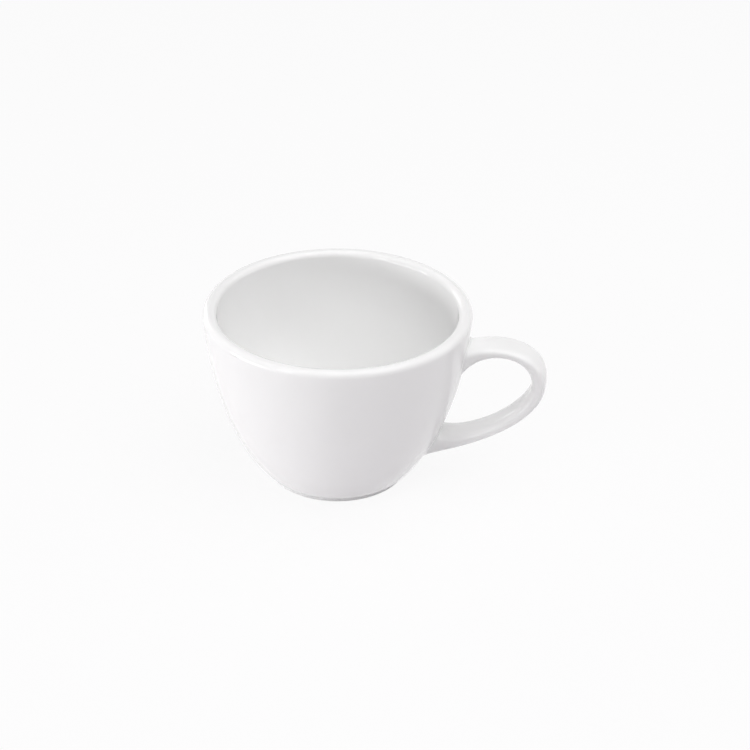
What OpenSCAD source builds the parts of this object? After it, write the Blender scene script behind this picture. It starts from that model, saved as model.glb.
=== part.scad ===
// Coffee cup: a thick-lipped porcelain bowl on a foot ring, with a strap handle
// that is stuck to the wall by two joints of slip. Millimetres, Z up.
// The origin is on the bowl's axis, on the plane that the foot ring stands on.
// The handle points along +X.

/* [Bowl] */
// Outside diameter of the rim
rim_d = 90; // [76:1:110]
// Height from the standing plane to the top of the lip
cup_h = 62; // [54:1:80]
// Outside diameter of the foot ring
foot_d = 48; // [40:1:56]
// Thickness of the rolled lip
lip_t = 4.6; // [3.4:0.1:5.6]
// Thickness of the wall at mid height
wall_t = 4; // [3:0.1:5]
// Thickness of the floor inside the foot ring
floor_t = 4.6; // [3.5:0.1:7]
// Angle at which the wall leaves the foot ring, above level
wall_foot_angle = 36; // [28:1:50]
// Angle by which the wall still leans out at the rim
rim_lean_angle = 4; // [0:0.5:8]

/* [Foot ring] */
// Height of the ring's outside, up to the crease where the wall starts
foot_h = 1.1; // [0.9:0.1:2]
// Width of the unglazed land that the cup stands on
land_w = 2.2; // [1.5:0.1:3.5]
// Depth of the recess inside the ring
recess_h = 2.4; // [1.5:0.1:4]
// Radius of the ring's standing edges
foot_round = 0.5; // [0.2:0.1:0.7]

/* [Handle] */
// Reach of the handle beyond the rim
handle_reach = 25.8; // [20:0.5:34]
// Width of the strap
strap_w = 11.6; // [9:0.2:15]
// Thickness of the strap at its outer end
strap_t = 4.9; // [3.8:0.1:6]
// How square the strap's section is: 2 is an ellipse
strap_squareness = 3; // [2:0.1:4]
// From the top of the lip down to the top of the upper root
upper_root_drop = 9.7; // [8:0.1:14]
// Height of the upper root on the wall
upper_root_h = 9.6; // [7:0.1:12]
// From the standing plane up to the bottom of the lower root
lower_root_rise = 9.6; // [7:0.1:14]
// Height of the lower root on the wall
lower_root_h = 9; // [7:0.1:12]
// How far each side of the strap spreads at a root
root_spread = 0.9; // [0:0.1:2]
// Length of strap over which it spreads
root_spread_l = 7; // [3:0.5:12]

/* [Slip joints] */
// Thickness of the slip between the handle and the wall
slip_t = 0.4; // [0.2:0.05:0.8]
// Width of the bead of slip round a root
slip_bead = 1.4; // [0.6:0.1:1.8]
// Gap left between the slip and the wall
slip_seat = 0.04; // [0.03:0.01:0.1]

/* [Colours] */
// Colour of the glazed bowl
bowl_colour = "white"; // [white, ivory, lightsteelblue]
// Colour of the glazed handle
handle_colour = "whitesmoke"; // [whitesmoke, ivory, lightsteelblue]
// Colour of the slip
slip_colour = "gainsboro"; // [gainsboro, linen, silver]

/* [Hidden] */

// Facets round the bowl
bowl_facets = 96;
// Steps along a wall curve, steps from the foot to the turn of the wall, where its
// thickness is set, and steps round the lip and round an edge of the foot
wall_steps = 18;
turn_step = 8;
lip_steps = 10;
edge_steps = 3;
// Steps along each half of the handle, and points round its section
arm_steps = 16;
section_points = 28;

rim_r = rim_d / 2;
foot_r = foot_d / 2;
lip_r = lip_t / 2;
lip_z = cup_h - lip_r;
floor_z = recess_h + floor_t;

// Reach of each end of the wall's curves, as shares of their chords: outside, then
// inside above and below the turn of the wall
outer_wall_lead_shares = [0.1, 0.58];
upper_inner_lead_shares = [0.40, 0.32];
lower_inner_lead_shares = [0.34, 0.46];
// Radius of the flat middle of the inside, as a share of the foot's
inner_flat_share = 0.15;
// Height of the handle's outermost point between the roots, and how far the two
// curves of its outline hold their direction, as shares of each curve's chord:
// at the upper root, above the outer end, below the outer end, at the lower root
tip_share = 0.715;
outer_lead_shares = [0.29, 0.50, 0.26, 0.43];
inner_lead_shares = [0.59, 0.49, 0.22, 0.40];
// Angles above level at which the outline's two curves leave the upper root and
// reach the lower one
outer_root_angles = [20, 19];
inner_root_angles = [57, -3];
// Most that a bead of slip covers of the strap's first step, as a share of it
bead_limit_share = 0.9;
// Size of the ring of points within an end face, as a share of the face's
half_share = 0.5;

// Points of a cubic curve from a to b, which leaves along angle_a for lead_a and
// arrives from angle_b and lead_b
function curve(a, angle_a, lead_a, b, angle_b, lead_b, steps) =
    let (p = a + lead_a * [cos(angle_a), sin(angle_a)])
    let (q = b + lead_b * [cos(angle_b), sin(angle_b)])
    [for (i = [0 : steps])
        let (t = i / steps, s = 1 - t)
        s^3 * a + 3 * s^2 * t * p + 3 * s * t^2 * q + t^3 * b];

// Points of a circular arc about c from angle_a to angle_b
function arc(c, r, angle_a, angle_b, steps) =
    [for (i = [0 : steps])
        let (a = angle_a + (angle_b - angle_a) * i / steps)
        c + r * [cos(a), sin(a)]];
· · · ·
Problem requirements:
Every line above should be printed again exactly as it stands.

Task result:
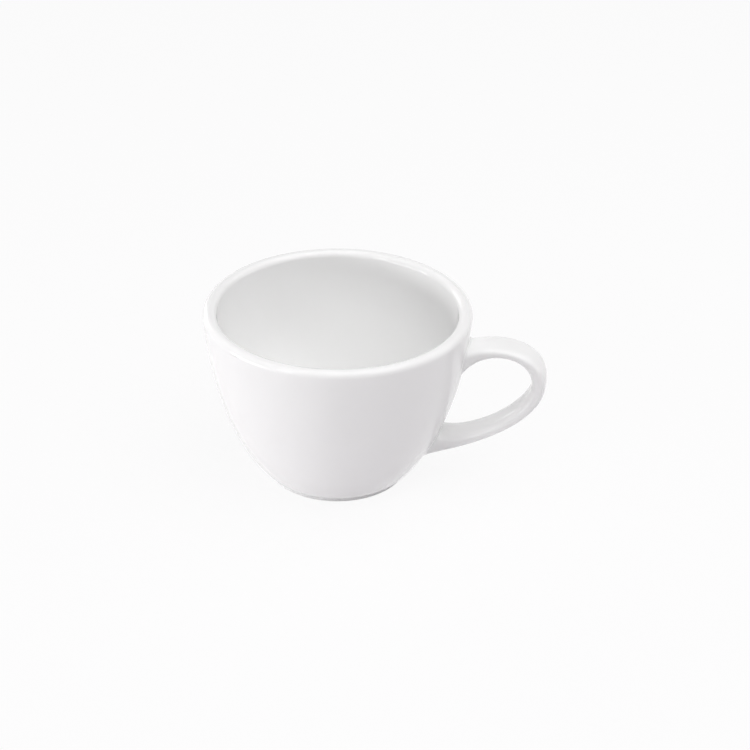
What OpenSCAD source builds the parts of this object? After it, write the Blender scene script behind this picture. It starts from that model, saved as model.glb.
=== part.scad ===
// Coffee cup: a thick-lipped porcelain bowl on a foot ring, with a strap handle
// that is stuck to the wall by two joints of slip. Millimetres, Z up.
// The origin is on the bowl's axis, on the plane that the foot ring stands on.
// The handle points along +X.

/* [Bowl] */
// Outside diameter of the rim
rim_d = 90; // [76:1:110]
// Height from the standing plane to the top of the lip
cup_h = 62; // [54:1:80]
// Outside diameter of the foot ring
foot_d = 48; // [40:1:56]
// Thickness of the rolled lip
lip_t = 4.6; // [3.4:0.1:5.6]
// Thickness of the wall at mid height
wall_t = 4; // [3:0.1:5]
// Thickness of the floor inside the foot ring
floor_t = 4.6; // [3.5:0.1:7]
// Angle at which the wall leaves the foot ring, above level
wall_foot_angle = 36; // [28:1:50]
// Angle by which the wall still leans out at the rim
rim_lean_angle = 4; // [0:0.5:8]

/* [Foot ring] */
// Height of the ring's outside, up to the crease where the wall starts
foot_h = 1.1; // [0.9:0.1:2]
// Width of the unglazed land that the cup stands on
land_w = 2.2; // [1.5:0.1:3.5]
// Depth of the recess inside the ring
recess_h = 2.4; // [1.5:0.1:4]
// Radius of the ring's standing edges
foot_round = 0.5; // [0.2:0.1:0.7]

/* [Handle] */
// Reach of the handle beyond the rim
handle_reach = 25.8; // [20:0.5:34]
// Width of the strap
strap_w = 11.6; // [9:0.2:15]
// Thickness of the strap at its outer end
strap_t = 4.9; // [3.8:0.1:6]
// How square the strap's section is: 2 is an ellipse
strap_squareness = 3; // [2:0.1:4]
// From the top of the lip down to the top of the upper root
upper_root_drop = 9.7; // [8:0.1:14]
// Height of the upper root on the wall
upper_root_h = 9.6; // [7:0.1:12]
// From the standing plane up to the bottom of the lower root
lower_root_rise = 9.6; // [7:0.1:14]
// Height of the lower root on the wall
lower_root_h = 9; // [7:0.1:12]
// How far each side of the strap spreads at a root
root_spread = 0.9; // [0:0.1:2]
// Length of strap over which it spreads
root_spread_l = 7; // [3:0.5:12]

/* [Slip joints] */
// Thickness of the slip between the handle and the wall
slip_t = 0.4; // [0.2:0.05:0.8]
// Width of the bead of slip round a root
slip_bead = 1.4; // [0.6:0.1:1.8]
// Gap left between the slip and the wall
slip_seat = 0.04; // [0.03:0.01:0.1]

/* [Colours] */
// Colour of the glazed bowl
bowl_colour = "white"; // [white, ivory, lightsteelblue]
// Colour of the glazed handle
handle_colour = "whitesmoke"; // [whitesmoke, ivory, lightsteelblue]
// Colour of the slip
slip_colour = "gainsboro"; // [gainsboro, linen, silver]

/* [Hidden] */

// Facets round the bowl
bowl_facets = 96;
// Steps along a wall curve, steps from the foot to the turn of the wall, where its
// thickness is set, and steps round the lip and round an edge of the foot
wall_steps = 18;
turn_step = 8;
lip_steps = 10;
edge_steps = 3;
// Steps along each half of the handle, and points round its section
arm_steps = 16;
section_points = 28;

rim_r = rim_d / 2;
foot_r = foot_d / 2;
lip_r = lip_t / 2;
lip_z = cup_h - lip_r;
floor_z = recess_h + floor_t;

// Reach of each end of the wall's curves, as shares of their chords: outside, then
// inside above and below the turn of the wall
outer_wall_lead_shares = [0.1, 0.58];
upper_inner_lead_shares = [0.40, 0.32];
lower_inner_lead_shares = [0.34, 0.46];
// Radius of the flat middle of the inside, as a share of the foot's
inner_flat_share = 0.15;
// Height of the handle's outermost point between the roots, and how far the two
// curves of its outline hold their direction, as shares of each curve's chord:
// at the upper root, above the outer end, below the outer end, at the lower root
tip_share = 0.715;
outer_lead_shares = [0.29, 0.50, 0.26, 0.43];
inner_lead_shares = [0.59, 0.49, 0.22, 0.40];
// Angles above level at which the outline's two curves leave the upper root and
// reach the lower one
outer_root_angles = [20, 19];
inner_root_angles = [57, -3];
// Most that a bead of slip covers of the strap's first step, as a share of it
bead_limit_share = 0.9;
// Size of the ring of points within an end face, as a share of the face's
half_share = 0.5;

// Points of a cubic curve from a to b, which leaves along angle_a for lead_a and
// arrives from angle_b and lead_b
function curve(a, angle_a, lead_a, b, angle_b, lead_b, steps) =
    let (p = a + lead_a * [cos(angle_a), sin(angle_a)])
    let (q = b + lead_b * [cos(angle_b), sin(angle_b)])
    [for (i = [0 : steps])
        let (t = i / steps, s = 1 - t)
        s^3 * a + 3 * s^2 * t * p + 3 * s * t^2 * q + t^3 * b];

// Points of a circular arc about c from angle_a to angle_b
function arc(c, r, angle_a, angle_b, steps) =
    [for (i = [0 : steps])
        let (a = angle_a + (angle_b - angle_a) * i / steps)
        c + r * [cos(a), sin(a)]];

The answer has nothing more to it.